### Aim of the task
Look through the data below and extract, unchanged, the lines from the one that contains "mm, mains cord" to the one that contains "before = set(bpy.data.objects)", both included.
▼
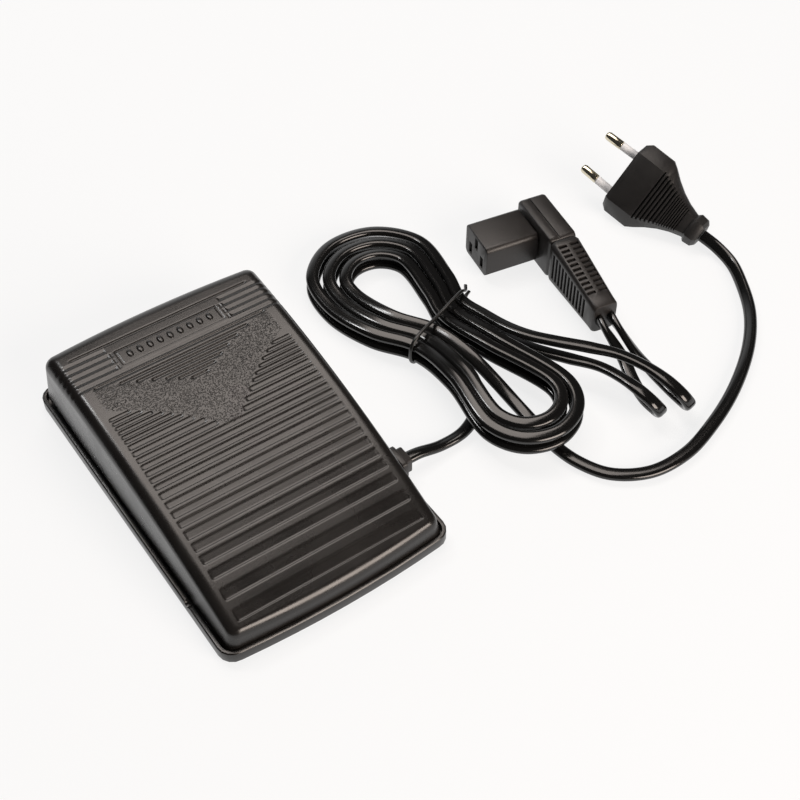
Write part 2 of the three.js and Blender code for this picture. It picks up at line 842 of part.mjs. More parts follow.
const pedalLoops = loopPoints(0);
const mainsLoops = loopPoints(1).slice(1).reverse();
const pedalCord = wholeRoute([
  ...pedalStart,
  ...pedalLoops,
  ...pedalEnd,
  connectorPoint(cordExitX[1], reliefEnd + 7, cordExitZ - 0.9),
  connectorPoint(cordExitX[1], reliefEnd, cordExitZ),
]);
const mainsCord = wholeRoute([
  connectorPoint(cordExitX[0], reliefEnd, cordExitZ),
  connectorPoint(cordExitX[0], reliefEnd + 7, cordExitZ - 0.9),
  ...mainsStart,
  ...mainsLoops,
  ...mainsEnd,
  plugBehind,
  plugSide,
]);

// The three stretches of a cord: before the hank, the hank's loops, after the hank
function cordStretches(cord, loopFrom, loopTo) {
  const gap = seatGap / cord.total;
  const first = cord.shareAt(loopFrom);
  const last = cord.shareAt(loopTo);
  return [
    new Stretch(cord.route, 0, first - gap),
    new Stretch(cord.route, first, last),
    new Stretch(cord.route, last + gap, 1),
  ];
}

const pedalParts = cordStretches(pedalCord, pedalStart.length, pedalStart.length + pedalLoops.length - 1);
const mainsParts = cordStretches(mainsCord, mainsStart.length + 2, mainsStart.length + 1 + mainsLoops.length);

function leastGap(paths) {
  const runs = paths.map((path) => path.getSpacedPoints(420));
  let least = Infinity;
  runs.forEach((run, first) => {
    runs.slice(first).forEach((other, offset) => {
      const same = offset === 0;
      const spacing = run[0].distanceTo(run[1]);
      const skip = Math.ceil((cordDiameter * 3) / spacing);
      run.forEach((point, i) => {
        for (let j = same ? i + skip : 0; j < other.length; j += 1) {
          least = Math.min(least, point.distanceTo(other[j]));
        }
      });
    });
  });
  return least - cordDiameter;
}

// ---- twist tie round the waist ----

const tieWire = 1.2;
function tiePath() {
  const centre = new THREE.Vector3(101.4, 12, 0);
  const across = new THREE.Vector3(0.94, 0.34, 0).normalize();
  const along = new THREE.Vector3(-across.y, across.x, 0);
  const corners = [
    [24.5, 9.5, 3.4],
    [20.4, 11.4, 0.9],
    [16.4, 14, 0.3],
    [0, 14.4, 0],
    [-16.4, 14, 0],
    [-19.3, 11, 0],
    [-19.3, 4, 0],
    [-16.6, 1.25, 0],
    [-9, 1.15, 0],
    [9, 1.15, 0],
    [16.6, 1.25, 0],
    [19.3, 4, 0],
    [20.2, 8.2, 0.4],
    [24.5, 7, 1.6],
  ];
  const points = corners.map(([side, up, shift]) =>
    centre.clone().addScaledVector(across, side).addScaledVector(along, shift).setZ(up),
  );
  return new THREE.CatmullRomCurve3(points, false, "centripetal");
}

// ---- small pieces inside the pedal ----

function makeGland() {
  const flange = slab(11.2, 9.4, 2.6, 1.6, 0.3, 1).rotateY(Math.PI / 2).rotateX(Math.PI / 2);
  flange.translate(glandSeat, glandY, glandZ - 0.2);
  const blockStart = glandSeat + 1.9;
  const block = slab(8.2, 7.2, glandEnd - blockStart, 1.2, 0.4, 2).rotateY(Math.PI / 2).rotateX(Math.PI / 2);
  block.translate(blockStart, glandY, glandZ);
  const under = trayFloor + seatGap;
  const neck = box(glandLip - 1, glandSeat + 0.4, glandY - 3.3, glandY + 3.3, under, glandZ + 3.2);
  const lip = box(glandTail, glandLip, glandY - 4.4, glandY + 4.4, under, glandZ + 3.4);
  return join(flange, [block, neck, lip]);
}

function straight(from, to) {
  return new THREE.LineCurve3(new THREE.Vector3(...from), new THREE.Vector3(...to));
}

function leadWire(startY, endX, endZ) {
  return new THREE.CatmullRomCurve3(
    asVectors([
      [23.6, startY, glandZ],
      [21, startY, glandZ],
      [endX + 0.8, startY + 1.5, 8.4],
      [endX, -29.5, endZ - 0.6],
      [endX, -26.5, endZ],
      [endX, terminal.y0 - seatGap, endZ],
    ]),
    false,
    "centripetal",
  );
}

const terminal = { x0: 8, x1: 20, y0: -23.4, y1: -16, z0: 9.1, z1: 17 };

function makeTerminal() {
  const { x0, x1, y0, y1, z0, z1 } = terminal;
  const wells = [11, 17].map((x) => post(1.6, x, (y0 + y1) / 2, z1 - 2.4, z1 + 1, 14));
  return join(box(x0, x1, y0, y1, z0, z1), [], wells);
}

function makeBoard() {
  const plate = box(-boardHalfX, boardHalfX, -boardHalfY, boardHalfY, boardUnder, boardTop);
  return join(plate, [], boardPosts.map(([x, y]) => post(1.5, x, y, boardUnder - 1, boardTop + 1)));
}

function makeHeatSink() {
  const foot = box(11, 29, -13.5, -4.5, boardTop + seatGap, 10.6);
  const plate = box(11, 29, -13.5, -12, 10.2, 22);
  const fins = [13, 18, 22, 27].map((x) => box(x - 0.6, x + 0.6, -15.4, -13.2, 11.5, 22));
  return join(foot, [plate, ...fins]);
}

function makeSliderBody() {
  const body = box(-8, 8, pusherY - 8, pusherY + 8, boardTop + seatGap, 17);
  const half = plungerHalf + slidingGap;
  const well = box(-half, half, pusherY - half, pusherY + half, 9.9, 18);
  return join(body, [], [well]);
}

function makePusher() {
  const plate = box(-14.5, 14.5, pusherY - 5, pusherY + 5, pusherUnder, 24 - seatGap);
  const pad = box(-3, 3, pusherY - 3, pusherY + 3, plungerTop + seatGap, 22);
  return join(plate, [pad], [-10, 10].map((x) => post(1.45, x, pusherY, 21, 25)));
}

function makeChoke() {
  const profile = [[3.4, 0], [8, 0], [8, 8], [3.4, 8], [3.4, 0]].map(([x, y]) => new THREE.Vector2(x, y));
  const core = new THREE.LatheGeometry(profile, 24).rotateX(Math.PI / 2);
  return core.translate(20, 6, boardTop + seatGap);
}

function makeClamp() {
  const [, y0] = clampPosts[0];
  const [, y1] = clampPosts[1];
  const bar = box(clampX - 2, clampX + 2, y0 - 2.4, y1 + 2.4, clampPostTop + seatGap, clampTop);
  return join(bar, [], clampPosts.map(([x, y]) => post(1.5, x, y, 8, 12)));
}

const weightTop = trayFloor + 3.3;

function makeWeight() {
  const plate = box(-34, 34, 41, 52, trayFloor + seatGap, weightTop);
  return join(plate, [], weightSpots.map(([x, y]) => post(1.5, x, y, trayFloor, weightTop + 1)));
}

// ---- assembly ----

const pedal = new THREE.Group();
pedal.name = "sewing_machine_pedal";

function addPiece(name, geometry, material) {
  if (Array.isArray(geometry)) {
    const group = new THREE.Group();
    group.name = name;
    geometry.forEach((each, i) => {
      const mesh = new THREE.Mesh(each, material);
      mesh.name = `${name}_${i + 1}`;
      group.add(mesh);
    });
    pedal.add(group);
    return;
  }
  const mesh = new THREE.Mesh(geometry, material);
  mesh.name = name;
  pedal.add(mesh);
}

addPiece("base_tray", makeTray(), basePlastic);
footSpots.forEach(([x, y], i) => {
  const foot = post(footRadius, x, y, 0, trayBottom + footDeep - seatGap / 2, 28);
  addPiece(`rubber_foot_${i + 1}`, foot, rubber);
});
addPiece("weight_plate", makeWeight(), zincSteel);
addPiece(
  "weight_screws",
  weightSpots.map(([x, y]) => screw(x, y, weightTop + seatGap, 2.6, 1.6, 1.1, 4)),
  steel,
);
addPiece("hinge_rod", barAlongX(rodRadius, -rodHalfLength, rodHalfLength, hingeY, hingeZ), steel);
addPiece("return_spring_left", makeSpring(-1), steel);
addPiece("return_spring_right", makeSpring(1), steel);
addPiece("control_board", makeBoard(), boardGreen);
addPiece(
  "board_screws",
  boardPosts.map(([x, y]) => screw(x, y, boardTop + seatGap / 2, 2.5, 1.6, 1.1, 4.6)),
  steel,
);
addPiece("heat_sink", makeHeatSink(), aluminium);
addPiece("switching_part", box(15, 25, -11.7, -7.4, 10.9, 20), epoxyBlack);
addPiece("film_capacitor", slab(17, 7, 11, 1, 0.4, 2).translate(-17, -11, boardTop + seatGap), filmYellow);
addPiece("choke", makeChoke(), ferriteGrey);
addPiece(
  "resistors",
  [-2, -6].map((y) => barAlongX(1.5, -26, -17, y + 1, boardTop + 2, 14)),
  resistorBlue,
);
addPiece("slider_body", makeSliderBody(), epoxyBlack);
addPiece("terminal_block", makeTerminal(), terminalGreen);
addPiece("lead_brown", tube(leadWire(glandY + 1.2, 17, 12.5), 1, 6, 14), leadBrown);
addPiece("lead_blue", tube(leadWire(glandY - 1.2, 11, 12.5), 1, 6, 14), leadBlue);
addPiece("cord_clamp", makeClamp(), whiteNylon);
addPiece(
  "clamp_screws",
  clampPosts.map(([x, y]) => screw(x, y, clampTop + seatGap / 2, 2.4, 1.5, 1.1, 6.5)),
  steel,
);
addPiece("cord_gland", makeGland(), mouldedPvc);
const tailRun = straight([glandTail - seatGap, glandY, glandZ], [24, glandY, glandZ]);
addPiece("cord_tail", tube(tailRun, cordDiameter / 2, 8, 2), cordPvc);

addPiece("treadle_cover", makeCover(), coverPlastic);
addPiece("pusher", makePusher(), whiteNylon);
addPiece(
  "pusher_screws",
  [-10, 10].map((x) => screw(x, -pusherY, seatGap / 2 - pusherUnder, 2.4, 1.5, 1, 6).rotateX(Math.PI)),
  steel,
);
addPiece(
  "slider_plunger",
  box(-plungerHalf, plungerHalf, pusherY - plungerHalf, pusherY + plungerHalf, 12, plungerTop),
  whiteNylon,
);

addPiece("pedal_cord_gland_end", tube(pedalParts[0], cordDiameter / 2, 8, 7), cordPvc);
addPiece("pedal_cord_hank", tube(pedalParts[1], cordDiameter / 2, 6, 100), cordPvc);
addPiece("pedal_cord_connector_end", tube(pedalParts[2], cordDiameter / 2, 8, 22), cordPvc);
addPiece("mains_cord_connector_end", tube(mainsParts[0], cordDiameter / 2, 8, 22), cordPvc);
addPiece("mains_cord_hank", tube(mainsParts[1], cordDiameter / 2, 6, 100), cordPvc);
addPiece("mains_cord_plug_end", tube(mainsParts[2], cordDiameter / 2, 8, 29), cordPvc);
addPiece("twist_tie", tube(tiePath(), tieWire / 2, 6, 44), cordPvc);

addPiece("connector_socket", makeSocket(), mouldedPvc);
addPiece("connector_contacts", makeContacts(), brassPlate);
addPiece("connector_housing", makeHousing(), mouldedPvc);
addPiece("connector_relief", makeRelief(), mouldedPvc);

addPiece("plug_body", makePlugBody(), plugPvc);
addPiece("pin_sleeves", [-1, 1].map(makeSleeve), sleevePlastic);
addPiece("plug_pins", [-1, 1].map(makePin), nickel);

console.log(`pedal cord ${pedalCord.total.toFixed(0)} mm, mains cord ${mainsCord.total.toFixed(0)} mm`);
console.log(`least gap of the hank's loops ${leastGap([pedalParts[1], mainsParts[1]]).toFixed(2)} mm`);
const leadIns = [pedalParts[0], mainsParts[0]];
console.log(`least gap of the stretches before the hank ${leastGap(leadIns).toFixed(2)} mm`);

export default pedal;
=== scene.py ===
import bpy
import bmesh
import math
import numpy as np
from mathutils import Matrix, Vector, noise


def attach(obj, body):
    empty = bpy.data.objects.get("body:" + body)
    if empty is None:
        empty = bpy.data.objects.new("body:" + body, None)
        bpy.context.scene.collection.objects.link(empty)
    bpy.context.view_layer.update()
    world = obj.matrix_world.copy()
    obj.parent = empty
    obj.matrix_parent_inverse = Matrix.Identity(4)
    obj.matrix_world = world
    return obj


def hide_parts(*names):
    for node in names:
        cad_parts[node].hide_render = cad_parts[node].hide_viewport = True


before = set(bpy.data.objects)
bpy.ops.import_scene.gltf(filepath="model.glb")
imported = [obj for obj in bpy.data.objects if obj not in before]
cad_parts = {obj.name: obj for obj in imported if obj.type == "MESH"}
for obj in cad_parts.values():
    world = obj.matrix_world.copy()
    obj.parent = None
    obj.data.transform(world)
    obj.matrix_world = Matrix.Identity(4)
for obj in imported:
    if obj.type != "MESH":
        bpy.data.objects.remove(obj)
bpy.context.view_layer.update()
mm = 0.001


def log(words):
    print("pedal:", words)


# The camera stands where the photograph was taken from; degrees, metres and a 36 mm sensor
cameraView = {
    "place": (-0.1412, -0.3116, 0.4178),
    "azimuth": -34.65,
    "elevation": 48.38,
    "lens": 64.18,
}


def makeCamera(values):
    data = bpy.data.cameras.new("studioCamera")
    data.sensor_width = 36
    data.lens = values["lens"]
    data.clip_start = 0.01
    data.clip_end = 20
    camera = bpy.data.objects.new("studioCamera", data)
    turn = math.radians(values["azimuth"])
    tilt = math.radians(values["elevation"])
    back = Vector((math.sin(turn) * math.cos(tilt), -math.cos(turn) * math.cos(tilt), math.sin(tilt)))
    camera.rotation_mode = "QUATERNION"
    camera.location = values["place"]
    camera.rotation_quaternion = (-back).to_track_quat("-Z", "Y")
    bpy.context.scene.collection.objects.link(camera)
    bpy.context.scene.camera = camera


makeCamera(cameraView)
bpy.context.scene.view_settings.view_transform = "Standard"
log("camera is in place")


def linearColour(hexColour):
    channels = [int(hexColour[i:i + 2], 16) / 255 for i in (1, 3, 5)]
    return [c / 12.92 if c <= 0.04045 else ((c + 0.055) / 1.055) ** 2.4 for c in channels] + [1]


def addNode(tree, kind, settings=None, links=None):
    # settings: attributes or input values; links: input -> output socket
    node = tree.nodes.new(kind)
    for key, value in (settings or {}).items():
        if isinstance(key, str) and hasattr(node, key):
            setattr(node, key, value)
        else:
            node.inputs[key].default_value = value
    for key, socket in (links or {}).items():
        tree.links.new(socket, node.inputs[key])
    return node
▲
### Exercise result
console.log(`pedal cord ${pedalCord.total.toFixed(0)} mm, mains cord ${mainsCord.total.toFixed(0)} mm`);
console.log(`least gap of the hank's loops ${leastGap([pedalParts[1], mainsParts[1]]).toFixed(2)} mm`);
const leadIns = [pedalParts[0], mainsParts[0]];
console.log(`least gap of the stretches before the hank ${leastGap(leadIns).toFixed(2)} mm`);

export default pedal;
=== scene.py ===
import bpy
import bmesh
import math
import numpy as np
from mathutils import Matrix, Vector, noise


def attach(obj, body):
    empty = bpy.data.objects.get("body:" + body)
    if empty is None:
        empty = bpy.data.objects.new("body:" + body, None)
        bpy.context.scene.collection.objects.link(empty)
    bpy.context.view_layer.update()
    world = obj.matrix_world.copy()
    obj.parent = empty
    obj.matrix_parent_inverse = Matrix.Identity(4)
    obj.matrix_world = world
    return obj


def hide_parts(*names):
    for node in names:
        cad_parts[node].hide_render = cad_parts[node].hide_viewport = True


before = set(bpy.data.objects)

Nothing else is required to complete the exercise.